The next time that Vernon was contacted concerning Krumm was following his killing spree in his hometown of Casper, Wyoming.

Krumm drove across the country, confronted his father's girlfriend at their home and stabbed 42-year-old Heidi Arnold to death.

He then went to the Casper College where his father worked. In front of a class full of students, he shot 56-year-old James Krumm in the head with a bow and arrow and then stabbed him to death.

Krumm then killed himself. By Friday night, Vernon police searched a rooming house on Grove Street.

"As a precaution, the Hartford Police Bomb Squad was contacted and assisted in the execution of the warrant, no hazardous devices were found. During the search, Vernon Detectives seized some paper records," Lt. Meier said.

They collected some papers, a printer and other assorted items which will be forwarded on to authorities in Wyoming. Krumm's neighbors here say they saw no warning signs.

"He's my neighbor so we'd see him occasionally in the hallway and he was a nice guy, wasn't like super friendly didn't really talk to anybody in depth," neighbor Kim Warren said.

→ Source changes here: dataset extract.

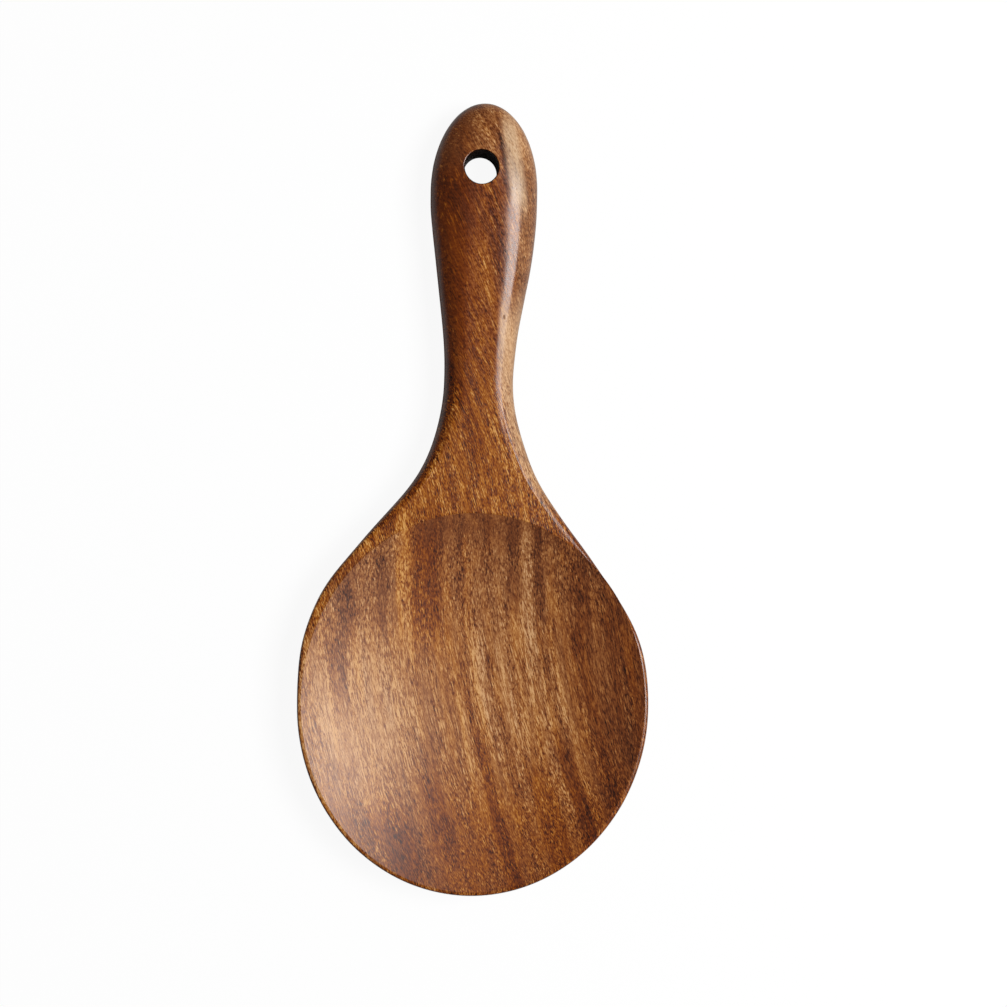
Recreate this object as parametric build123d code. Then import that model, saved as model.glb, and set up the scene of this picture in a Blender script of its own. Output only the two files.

They tell us he had just started a new job in Manchester and spoke often of having asperger's syndrome. Acquaintances back home in Casper say he had always been social awkward and was quite an introvert but say he had always been very kind.

"Chris was very sensitive and I always felt he was very fragile, I mean, I just, this is because he was very, very broken, something really broke in him," Anna Wilkinson, his former teacher, said.